= Dan Shore =

American classical composer

Dan Shore (born 1975) is an American composer and playwright from Allentown, Pennsylvania, whose works include The Beautiful Bridegroom, An Embarrassing Position, Travel, Works of Mercy, and Lady Orchid.

==Education==
Shore attended the New England Conservatory of Music in Boston, where he studied composition with Lee Hyla, Malcolm Peyton, and Scott Wheeler. He spent four years as a composer and lyricist in the BMI-Lehman Engel Musical Theatre Workshop and studied opera composition in Denmark on a Fulbright Program grant.
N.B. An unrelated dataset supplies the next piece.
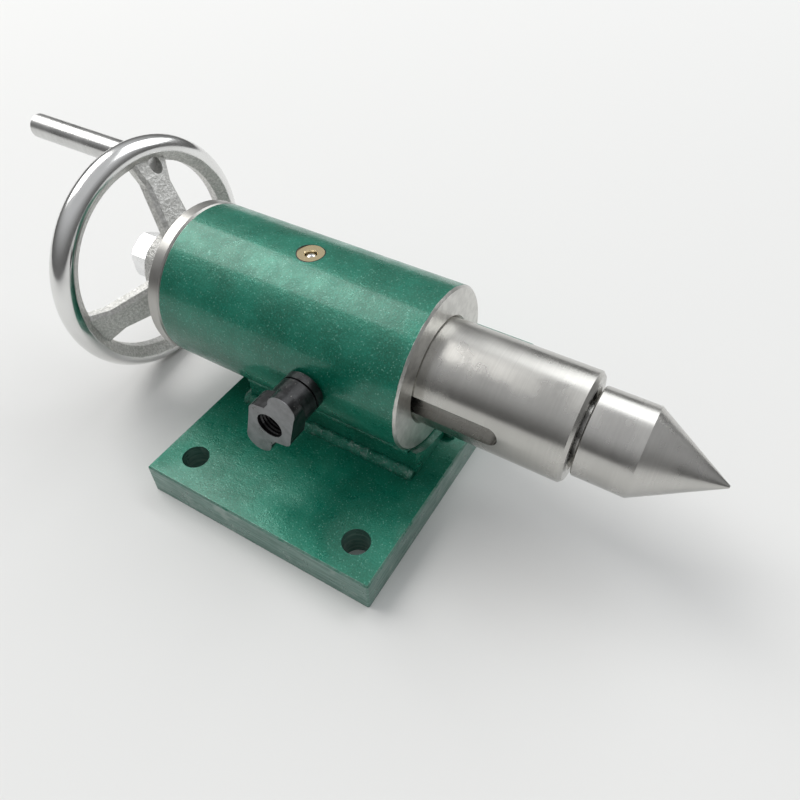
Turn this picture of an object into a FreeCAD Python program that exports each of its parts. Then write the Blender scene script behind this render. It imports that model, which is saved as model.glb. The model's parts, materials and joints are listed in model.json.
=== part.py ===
import FreeCAD, Part
import os
import Sketcher

# Lathe tailstock. X runs along the quill towards the point, -Y is the side with the clamp screw,
# Z is up. The origin is the centre of the base plate's underside. All sizes are millimetres.

os.makedirs("parts", exist_ok=True)
doc = FreeCAD.newDocument("tailstock")
V = FreeCAD.Vector
sheet = doc.addObject("Spreadsheet::Sheet", "sizes")

SIZES = {
    # housing
    "axis_height": 50.0,
    "plate_length": 100.0,
    "plate_width": 140.0,
    "plate_thickness": 14.0,
    "plate_chamfer": 0.6,
    "mount_spacing_long": 74.0,
    "mount_spacing_wide": 114.0,
    "mount_hole_dia": 10.5,
    "pedestal_length": 78.0,
    "pedestal_width": 43.0,
    "pedestal_shift": 1.5,
    "weld_leg": 3.5,
    "weld_rise": 4.5,
    "weld_end": 4.0,
    "weld_front_run": 20.0,
    "barrel_weld_radius": 1.6,
    "barrel_dia": 63.0,
    "barrel_length": 105.0,
    "barrel_front": 37.5,
    "barrel_chamfer": 0.8,
    "bore_dia": 40.0,
    "running_gap": 0.03,
    "seat_gap": 0.02,
    # rear cover and its screws
    "cap_thickness": 5.5,
    "cap_chamfer": 0.6,
    "bush_dia": 20.0,
    "cap_screw_circle": 51.5,
    "cap_screw_dia": 5.0,
    "cap_screw_head_dia": 9.2,
    "cap_screw_depth": 14.0,
    "hex_socket_width": 3.0,
    "hex_socket_depth": 1.8,
    # quill
    "quill_out": 54.5,
    "quill_length": 104.0,
    "quill_chamfer": 1.2,
    "keyway_width": 8.0,
    "keyway_depth": 4.0,
    "keyway_setback": 26.5,
    "keyway_run": 68.0,
    "quill_bore_dia": 20.0,
    # feed screw and its nut
    "screw_dia": 16.0,
    "screw_end": 10.0,
    "thread_gap": 0.05,
    "collar_dia": 26.0,
    "collar_width": 4.0,
    "journal_dia": 14.0,
    "stud_dia": 12.0,
    "stud_past_nut": 2.5,
    "nut_body_dia": 22.0,
    "nut_length": 24.0,
    "nut_flange_dia": 30.0,
    "nut_flange_width": 6.0,
    "grub_dia": 4.0,
    "grub_length": 4.4,
    # thrust bearing of the feed screw
    "thrust_dia": 26.0,
    "thrust_washer_width": 1.0,
    "thrust_cage_width": 2.0,
    "thrust_bore_gap": 0.3,
    "needle_dia": 1.9,
    "needle_length": 4.0,
    # handwheel
    "hub_gap": 1.0,
    "hub_dia": 30.0,
    "hub_length": 19.0,
    "rim_dia": 100.0,
    "rim_section": 10.4,
    "rim_offset": 8.2,
    "rim_inner_dia": 81.0,
    "rim_slope": 3.2,
    "spoke_set_back": 1.5,
    "spoke_waist_radius": 33.0,
    "spoke_width_waist": 12.5,
    "spoke_edge": 1.6,
    "spoke_width_hub": 16.0,
    "spoke_width_rim": 19.0,
    "spoke_depth": 7.0,
    "spoke_overlap": 4.0,
    "hub_chamfer": 1.2,
    "wheel_angle": 78.0,
    "key_width": 4.0,
    "key_height": 4.0,
    "key_length": 14.0,
    "washer_dia": 24.0,
    "washer_width": 2.0,
    "nut_across_flats": 18.0,
    "nut_height": 10.0,
    "nut_chamfer": 1.0,
    # crank handle
    "handle_radius": 39.5,
    "handle_angle": 75.5,
    "handle_boss_dia": 12.0,
    "handle_stud_length": 6.5,
    "handle_dia": 10.0,
    "handle_length": 59.0,
    "handle_chamfer": 0.8,
    "handle_stud_dia": 6.0,
    # live centre
    "centre_gap": 1.6,
    "centre_dia": 32.0,
    "centre_head_length": 18.4,
    "cone_half_angle": 30.0,
    "centre_chamfer": 0.5,
    "spindle_dia": 15.0,
    "spindle_boss_dia": 19.0,
    "spindle_tail": 3.0,
    "bearing_dia": 28.0,
    "bearing_width": 7.0,
    "bearing_spacer": 12.0,
    "bearing_inset": 4.5,
    "ball_dia": 3.6,
    "ring_wall": 2.1,
    "race_gap": 0.3,
    "bearing_pitch_radius": 10.75,
    "clip_play": 0.1,
    "circlip_split": 3.0,
    "tip_flat_dia": 1.0,
    "circlip_width": 1.2,
    "circlip_height": 1.6,
    "spacer_wall": 2.0,
    # clamp screw
    "lock_station": 1.5,
    "lock_thread_dia": 10.0,
    "lock_pad_dia": 7.9,
    "lock_pad_lift": 0.35,
    "lock_pad_top": 24.0,
    "lock_collar_dia": 15.6,
    "lock_collar_width": 3.2,
    "lock_collar_gap": 0.8,
    "lock_groove_width": 0.8,
    "lock_groove_depth": 0.9,
    "lock_thread_run": 1.0,
    "lock_hub_dia": 15.6,
    "lock_face": 52.2,
    "lock_head_depth": 8.5,
    "lock_head_edge": 2.0,
    "lock_lobe_dia": 10.6,
    "lock_lobe_x": 6.45,
    "lock_lobe_z": 10.94,
    "lock_corner_radius": 3.3,
    "lock_corner_x": 4.7,
    "lock_corner_z": 4.0,
    "lock_notch_x": 1.1,
    "lock_notch_z": 7.9,
    "lock_stud_grip": 2.5,
    "lock_tenon_dia": 6.0,
    "lock_tenon_length": 6.5,
    "lock_socket_dia": 10.2,
    "lock_socket_depth": 9.0,
    # ball oiler
    "oiler_station": -15.5,
    "oiler_dia": 10.0,
    "oiler_depth": 10.0,
    "oiler_sink": 0.3,
    "oiler_mouth_dia": 4.4,
    "oiler_lip": 1.2,
    "oiler_bore_dia": 5.6,
    "oiler_ball_dia": 5.0,
    "oiler_spring_dia": 4.6,
    "oiler_wire_dia": 0.5,
    "oiler_turns": 3.0,
    "oiler_spring_length": 4.2,
    "oiler_floor": 0.8,
    "oiler_flare_width": 0.3,
    "oiler_ball_play": 0.3,
    "oil_way_dia": 3.0,
}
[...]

He received his Ph.D. in composition from the Graduate Center of the City University of New York, where studied playwriting with Tina Howe and composition with David Del Tredici.

==Compositions==
His comic opera The Beautiful Bridegroom, based on the play "Den forvandlede Brudgom" by Ludvig Holberg, was awarded first prize in the National Opera Association's Chamber Opera Composition Competition in 2009. Written for a cast of six sopranos, it has been produced over thirty times. Another comic opera, An Embarrassing Position, based on a sketch by the same name by Kate Chopin, received a Big Easy Entertainment Award in 2011. It also received first prize in the National Opera Association's Chamber Opera Composition Competition, in 2013. His most recent project is the opera Freedom Ride, which commemorates the 1961 Freedom Rides. Scenes from the opera were previewed at a 2011 gala hosted by Longue Vue House and Gardens, which originally commissioned the opera. In August 2016, a suite of excerpts from the opera was performed in Mexico City with La Orquesta Sinfónica de Minería. The completed opera will have its world premiere in 2020 at Chicago Opera Theater, conducted by Lidiya Yankovskaya and directed by Tazewell Thompson.

==Academia==
Shore has taught at Baruch College in New York City, Emerson College in Boston, and Xavier University in New Orleans, and now teaches at the Boston Conservatory at Berklee.